_OBJECTIVE_
Below are records; reproduce exactly the lines from the one that has "Write the OpenSCAD" through the one that has "tip_bevel = 0.2; // [0.04:0.01:0.28]", ends included, and nothing more.
** start **
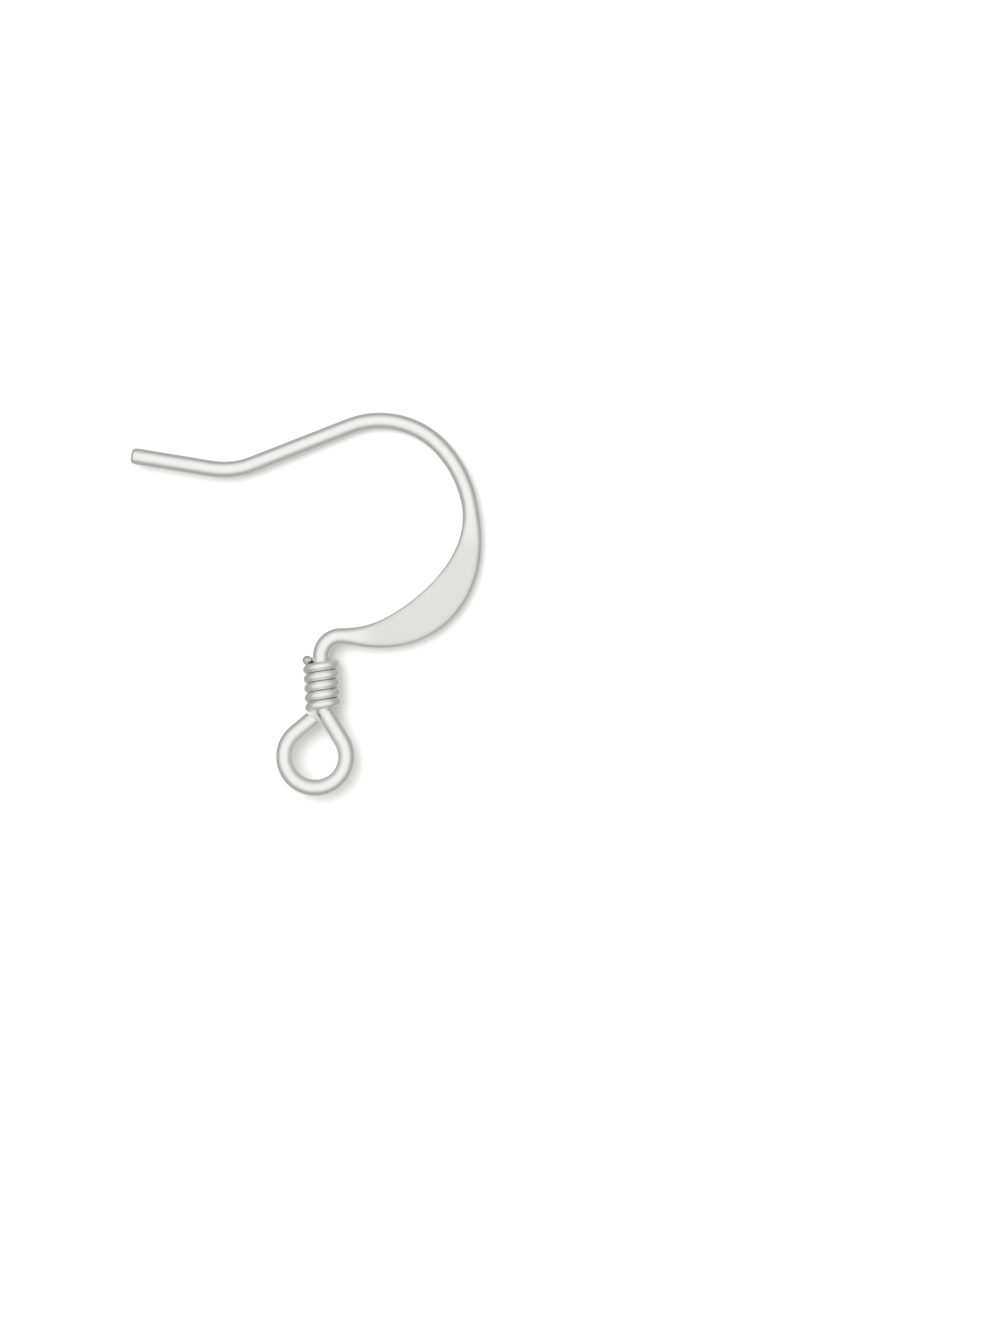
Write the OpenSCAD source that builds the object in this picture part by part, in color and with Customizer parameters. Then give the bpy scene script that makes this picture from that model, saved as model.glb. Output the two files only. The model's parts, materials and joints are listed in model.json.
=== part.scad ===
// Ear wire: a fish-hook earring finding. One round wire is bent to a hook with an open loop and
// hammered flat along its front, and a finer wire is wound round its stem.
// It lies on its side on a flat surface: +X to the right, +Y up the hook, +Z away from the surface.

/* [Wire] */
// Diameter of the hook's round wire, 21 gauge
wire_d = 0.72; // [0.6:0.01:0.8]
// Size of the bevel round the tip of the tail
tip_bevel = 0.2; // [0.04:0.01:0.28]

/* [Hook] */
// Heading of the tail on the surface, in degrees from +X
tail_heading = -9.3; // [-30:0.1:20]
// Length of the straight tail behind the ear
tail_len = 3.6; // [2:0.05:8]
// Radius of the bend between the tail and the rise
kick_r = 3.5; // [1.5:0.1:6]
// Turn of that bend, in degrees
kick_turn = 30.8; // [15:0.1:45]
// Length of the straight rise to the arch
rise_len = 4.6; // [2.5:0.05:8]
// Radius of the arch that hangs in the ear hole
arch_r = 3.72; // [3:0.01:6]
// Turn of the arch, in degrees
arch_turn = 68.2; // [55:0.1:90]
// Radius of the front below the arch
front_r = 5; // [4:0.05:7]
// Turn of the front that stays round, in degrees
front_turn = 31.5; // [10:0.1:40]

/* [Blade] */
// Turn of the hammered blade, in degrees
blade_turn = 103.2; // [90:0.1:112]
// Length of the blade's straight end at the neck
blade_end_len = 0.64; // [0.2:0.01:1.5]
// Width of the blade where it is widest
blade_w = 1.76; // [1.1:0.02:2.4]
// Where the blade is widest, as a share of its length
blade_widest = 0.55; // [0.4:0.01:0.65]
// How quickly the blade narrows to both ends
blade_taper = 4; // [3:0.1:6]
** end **
** start **
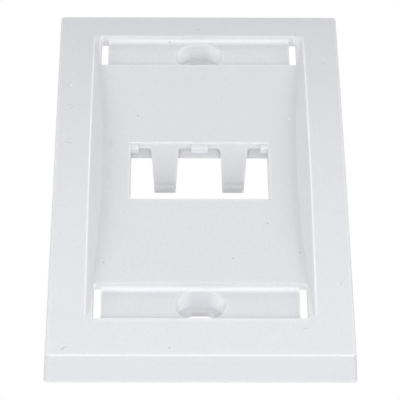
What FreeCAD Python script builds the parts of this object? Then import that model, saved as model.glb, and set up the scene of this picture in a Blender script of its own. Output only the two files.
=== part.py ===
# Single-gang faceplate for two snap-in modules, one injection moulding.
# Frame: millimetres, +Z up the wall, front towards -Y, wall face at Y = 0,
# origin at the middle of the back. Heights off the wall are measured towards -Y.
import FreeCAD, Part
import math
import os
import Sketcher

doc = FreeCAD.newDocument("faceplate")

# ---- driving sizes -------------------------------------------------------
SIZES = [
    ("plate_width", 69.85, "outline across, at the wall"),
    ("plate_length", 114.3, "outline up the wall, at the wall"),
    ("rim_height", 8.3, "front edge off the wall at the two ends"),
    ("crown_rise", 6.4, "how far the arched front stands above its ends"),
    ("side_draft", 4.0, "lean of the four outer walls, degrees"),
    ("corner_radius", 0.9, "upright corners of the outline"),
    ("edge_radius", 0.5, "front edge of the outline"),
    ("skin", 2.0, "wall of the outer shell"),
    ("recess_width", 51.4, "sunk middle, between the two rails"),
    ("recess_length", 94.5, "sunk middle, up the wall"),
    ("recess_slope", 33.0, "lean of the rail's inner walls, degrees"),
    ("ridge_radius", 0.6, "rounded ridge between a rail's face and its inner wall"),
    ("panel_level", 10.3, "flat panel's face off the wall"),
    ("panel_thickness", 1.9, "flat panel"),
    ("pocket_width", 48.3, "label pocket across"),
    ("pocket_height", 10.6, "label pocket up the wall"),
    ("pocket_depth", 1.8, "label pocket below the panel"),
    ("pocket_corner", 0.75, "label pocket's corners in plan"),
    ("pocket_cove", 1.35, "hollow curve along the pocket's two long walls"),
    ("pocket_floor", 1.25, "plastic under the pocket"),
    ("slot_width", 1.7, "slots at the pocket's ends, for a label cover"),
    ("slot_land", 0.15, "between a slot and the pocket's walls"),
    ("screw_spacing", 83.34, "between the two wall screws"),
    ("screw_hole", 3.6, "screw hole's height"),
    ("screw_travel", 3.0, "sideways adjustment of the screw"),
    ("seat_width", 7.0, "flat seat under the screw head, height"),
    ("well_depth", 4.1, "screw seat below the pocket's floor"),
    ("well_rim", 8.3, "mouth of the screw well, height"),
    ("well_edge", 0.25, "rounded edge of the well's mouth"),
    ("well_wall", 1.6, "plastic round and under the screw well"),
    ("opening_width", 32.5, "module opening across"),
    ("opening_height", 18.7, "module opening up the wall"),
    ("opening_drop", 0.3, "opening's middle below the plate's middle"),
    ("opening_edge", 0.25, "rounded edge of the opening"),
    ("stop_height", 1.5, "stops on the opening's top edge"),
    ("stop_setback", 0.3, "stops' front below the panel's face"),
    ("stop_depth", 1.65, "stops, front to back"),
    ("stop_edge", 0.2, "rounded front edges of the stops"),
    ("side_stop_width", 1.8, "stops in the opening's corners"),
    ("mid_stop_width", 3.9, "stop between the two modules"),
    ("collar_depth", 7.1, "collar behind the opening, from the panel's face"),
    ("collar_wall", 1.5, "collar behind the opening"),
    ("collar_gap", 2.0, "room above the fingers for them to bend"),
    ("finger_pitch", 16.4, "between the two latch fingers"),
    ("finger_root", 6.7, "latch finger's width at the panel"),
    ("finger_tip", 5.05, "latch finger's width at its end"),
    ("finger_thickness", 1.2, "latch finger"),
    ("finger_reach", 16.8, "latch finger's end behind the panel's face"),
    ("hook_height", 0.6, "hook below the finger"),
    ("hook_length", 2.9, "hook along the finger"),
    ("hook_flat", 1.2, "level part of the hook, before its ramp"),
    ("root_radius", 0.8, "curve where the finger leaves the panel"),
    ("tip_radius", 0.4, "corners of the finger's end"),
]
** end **
** start **
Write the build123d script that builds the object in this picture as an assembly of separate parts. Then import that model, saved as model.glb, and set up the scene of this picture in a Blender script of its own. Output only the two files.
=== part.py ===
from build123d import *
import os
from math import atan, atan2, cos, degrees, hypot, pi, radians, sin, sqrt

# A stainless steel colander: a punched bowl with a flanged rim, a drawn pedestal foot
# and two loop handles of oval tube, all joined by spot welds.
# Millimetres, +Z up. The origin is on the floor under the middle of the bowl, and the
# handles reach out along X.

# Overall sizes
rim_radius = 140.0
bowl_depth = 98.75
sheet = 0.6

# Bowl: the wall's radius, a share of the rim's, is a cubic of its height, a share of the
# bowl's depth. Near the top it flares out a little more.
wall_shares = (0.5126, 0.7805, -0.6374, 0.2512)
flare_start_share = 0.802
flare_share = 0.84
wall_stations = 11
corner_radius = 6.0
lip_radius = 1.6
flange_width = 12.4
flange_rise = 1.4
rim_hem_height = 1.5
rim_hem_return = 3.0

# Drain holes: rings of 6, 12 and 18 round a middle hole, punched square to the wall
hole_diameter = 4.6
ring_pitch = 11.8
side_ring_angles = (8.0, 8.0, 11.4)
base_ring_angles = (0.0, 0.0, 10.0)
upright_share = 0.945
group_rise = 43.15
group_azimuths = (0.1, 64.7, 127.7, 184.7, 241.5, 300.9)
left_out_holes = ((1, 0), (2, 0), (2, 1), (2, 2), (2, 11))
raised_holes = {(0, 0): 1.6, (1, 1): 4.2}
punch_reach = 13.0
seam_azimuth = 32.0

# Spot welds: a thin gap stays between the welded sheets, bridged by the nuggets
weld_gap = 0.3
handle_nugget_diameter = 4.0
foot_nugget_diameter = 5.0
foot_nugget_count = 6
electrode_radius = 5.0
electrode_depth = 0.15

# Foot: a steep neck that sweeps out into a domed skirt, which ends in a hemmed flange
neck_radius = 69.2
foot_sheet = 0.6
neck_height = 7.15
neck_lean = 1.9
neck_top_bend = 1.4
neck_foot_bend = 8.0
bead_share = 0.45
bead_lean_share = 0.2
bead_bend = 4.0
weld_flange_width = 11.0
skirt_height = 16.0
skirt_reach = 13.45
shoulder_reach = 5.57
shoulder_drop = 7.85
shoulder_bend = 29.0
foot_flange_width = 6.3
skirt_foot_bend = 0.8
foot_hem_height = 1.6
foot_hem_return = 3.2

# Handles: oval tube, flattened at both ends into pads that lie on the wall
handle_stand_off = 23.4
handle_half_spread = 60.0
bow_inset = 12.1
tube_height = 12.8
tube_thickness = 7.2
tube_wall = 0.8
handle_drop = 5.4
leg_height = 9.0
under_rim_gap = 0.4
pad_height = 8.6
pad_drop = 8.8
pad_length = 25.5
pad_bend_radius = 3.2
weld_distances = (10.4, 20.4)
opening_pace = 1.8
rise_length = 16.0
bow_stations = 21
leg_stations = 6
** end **
_OUTPUT OF THE TASK_
Write the OpenSCAD source that builds the object in this picture part by part, in color and with Customizer parameters. Then give the bpy scene script that makes this picture from that model, saved as model.glb. Output the two files only. The model's parts, materials and joints are listed in model.json.
=== part.scad ===
// Ear wire: a fish-hook earring finding. One round wire is bent to a hook with an open loop and
// hammered flat along its front, and a finer wire is wound round its stem.
// It lies on its side on a flat surface: +X to the right, +Y up the hook, +Z away from the surface.

/* [Wire] */
// Diameter of the hook's round wire, 21 gauge
wire_d = 0.72; // [0.6:0.01:0.8]
// Size of the bevel round the tip of the tail
tip_bevel = 0.2; // [0.04:0.01:0.28]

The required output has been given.